Repeat only the lines from the one containing "# ---- export" through the one containing "bpy.data.objects.remove(obj)", exactly as written, both ends included.
[start Supplied information]
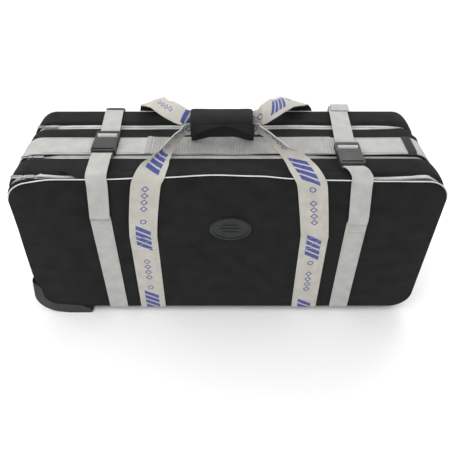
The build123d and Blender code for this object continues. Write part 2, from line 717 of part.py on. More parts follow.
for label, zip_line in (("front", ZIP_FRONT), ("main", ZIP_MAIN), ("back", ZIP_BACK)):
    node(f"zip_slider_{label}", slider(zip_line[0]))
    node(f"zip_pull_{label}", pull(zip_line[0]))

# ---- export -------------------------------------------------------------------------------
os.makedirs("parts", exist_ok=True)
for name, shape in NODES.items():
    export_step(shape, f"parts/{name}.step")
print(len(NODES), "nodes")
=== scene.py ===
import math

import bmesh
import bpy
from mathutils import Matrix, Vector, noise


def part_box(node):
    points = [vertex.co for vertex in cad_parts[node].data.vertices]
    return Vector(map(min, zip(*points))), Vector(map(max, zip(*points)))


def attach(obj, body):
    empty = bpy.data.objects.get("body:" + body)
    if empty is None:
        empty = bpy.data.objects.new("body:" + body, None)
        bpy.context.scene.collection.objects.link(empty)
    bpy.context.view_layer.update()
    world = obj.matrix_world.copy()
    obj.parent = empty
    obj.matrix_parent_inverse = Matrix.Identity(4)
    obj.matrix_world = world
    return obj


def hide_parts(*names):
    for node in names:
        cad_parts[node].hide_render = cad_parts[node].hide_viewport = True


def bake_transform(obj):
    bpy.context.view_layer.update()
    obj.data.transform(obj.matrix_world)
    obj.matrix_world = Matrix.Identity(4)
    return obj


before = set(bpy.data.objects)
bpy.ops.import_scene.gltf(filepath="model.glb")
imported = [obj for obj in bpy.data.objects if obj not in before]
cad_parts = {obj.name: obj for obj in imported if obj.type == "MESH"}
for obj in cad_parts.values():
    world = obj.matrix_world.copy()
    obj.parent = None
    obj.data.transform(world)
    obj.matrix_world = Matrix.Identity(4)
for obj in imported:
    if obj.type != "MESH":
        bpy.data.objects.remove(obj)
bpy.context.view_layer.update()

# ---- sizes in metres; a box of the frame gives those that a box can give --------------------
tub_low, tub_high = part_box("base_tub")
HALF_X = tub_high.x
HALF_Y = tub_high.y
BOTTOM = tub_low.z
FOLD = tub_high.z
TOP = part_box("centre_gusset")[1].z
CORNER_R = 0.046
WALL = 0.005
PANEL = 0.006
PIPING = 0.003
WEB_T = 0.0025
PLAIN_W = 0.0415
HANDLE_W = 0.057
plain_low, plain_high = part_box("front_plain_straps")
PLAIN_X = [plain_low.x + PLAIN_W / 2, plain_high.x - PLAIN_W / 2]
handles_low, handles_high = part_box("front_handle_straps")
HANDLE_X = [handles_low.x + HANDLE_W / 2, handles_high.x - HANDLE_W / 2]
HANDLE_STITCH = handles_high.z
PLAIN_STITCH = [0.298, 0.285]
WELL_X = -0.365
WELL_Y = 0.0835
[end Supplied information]
▸ **Exercise solution**
# ---- export -------------------------------------------------------------------------------
os.makedirs("parts", exist_ok=True)
for name, shape in NODES.items():
    export_step(shape, f"parts/{name}.step")
print(len(NODES), "nodes")
=== scene.py ===
import math

import bmesh
import bpy
from mathutils import Matrix, Vector, noise


def part_box(node):
    points = [vertex.co for vertex in cad_parts[node].data.vertices]
    return Vector(map(min, zip(*points))), Vector(map(max, zip(*points)))


def attach(obj, body):
    empty = bpy.data.objects.get("body:" + body)
    if empty is None:
        empty = bpy.data.objects.new("body:" + body, None)
        bpy.context.scene.collection.objects.link(empty)
    bpy.context.view_layer.update()
    world = obj.matrix_world.copy()
    obj.parent = empty
    obj.matrix_parent_inverse = Matrix.Identity(4)
    obj.matrix_world = world
    return obj


def hide_parts(*names):
    for node in names:
        cad_parts[node].hide_render = cad_parts[node].hide_viewport = True


def bake_transform(obj):
    bpy.context.view_layer.update()
    obj.data.transform(obj.matrix_world)
    obj.matrix_world = Matrix.Identity(4)
    return obj


before = set(bpy.data.objects)
bpy.ops.import_scene.gltf(filepath="model.glb")
imported = [obj for obj in bpy.data.objects if obj not in before]
cad_parts = {obj.name: obj for obj in imported if obj.type == "MESH"}
for obj in cad_parts.values():
    world = obj.matrix_world.copy()
    obj.parent = None
    obj.data.transform(world)
    obj.matrix_world = Matrix.Identity(4)
for obj in imported:
    if obj.type != "MESH":
        bpy.data.objects.remove(obj)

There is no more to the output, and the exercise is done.